Repeat exactly, and only, the lines below starting at the line that contains "housings = []" and ending at the line that contains "obj.data = obj.data.copy()", inclusive of both.

--- Begin ---

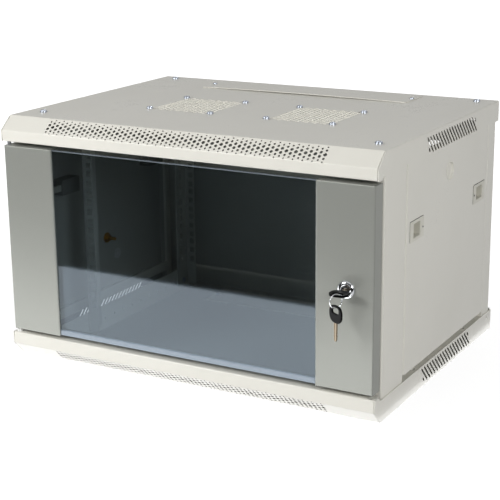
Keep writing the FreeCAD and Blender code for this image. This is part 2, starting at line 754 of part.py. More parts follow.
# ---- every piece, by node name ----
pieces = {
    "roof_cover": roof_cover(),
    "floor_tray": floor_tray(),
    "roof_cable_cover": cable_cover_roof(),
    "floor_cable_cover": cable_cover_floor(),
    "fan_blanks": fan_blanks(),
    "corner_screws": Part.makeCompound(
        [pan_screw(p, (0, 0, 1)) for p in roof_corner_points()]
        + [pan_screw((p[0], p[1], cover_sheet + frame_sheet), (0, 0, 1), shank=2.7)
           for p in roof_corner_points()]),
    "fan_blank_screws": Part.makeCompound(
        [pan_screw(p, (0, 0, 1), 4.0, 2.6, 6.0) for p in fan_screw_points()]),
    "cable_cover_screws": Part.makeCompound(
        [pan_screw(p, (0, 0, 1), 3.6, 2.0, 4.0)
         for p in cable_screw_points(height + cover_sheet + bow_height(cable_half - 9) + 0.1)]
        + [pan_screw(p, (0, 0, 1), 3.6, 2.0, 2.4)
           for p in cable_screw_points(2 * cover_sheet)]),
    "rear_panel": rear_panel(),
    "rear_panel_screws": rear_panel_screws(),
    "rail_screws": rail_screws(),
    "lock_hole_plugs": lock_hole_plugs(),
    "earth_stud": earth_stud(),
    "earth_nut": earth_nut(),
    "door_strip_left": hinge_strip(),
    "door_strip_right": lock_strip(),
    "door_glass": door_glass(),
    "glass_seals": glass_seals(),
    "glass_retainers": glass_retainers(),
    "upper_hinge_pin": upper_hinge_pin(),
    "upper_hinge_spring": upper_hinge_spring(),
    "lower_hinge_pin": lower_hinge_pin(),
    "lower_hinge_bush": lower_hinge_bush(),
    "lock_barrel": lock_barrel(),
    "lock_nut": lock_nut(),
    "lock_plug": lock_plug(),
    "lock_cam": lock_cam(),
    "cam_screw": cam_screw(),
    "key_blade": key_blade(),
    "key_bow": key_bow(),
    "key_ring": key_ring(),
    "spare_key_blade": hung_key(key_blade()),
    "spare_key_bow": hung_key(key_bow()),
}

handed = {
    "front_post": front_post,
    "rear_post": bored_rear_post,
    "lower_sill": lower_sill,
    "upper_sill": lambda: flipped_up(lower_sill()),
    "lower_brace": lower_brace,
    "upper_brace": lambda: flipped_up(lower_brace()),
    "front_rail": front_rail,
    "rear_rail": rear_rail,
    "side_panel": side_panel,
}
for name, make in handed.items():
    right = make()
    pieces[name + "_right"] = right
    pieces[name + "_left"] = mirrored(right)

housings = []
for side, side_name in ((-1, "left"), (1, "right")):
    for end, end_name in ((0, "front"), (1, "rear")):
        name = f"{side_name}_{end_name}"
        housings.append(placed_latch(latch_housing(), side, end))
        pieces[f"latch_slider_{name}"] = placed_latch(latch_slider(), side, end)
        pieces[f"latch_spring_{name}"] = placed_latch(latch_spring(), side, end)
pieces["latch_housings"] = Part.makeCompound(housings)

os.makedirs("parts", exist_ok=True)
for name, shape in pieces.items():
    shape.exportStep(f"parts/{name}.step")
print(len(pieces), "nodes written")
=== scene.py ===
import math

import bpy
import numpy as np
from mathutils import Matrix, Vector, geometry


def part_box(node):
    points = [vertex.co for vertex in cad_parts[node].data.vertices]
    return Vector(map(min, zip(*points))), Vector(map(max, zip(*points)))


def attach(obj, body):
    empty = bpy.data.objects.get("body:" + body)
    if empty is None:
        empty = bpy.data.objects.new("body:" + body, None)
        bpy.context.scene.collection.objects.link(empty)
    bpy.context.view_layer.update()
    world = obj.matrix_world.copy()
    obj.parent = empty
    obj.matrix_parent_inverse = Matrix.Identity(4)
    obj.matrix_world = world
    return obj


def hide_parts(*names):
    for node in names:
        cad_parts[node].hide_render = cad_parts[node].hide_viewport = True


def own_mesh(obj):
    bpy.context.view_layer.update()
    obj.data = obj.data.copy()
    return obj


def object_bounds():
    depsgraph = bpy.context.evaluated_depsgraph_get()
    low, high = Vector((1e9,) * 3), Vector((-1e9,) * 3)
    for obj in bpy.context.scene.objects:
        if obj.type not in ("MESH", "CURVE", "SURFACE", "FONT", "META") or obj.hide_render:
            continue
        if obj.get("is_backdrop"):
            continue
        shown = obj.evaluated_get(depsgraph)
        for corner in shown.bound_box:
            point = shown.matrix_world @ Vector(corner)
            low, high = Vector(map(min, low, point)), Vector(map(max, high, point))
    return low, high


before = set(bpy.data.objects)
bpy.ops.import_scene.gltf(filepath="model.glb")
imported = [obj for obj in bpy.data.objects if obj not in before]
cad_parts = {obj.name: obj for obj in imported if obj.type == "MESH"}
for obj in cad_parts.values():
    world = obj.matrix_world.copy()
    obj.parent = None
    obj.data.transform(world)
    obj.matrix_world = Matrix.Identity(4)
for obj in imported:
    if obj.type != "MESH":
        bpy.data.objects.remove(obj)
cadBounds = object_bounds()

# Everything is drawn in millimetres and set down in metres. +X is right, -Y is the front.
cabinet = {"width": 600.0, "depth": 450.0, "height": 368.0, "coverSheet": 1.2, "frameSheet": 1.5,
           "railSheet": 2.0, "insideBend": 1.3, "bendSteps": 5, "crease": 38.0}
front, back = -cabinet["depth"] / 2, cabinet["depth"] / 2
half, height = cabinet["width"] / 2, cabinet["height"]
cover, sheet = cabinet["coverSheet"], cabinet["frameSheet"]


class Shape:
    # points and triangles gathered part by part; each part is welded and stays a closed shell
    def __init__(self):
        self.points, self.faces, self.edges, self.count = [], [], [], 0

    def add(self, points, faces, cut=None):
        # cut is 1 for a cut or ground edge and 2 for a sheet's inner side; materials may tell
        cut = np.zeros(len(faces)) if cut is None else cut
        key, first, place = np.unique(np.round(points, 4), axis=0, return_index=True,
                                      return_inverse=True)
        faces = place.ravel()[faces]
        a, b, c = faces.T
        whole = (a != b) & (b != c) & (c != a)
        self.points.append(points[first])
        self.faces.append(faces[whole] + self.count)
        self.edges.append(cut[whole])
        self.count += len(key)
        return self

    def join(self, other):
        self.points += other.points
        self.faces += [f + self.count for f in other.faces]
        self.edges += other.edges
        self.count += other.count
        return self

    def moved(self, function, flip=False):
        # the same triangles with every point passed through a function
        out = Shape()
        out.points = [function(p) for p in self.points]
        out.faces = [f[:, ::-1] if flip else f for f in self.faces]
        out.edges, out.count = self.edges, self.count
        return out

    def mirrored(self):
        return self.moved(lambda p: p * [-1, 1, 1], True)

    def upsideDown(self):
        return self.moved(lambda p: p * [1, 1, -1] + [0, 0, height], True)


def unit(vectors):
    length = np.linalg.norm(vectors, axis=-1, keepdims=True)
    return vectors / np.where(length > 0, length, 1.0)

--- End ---

[Finished task]
housings = []
for side, side_name in ((-1, "left"), (1, "right")):
    for end, end_name in ((0, "front"), (1, "rear")):
        name = f"{side_name}_{end_name}"
        housings.append(placed_latch(latch_housing(), side, end))
        pieces[f"latch_slider_{name}"] = placed_latch(latch_slider(), side, end)
        pieces[f"latch_spring_{name}"] = placed_latch(latch_spring(), side, end)
pieces["latch_housings"] = Part.makeCompound(housings)

os.makedirs("parts", exist_ok=True)
for name, shape in pieces.items():
    shape.exportStep(f"parts/{name}.step")
print(len(pieces), "nodes written")
=== scene.py ===
import math

import bpy
import numpy as np
from mathutils import Matrix, Vector, geometry


def part_box(node):
    points = [vertex.co for vertex in cad_parts[node].data.vertices]
    return Vector(map(min, zip(*points))), Vector(map(max, zip(*points)))


def attach(obj, body):
    empty = bpy.data.objects.get("body:" + body)
    if empty is None:
        empty = bpy.data.objects.new("body:" + body, None)
        bpy.context.scene.collection.objects.link(empty)
    bpy.context.view_layer.update()
    world = obj.matrix_world.copy()
    obj.parent = empty
    obj.matrix_parent_inverse = Matrix.Identity(4)
    obj.matrix_world = world
    return obj


def hide_parts(*names):
    for node in names:
        cad_parts[node].hide_render = cad_parts[node].hide_viewport = True


def own_mesh(obj):
    bpy.context.view_layer.update()
    obj.data = obj.data.copy()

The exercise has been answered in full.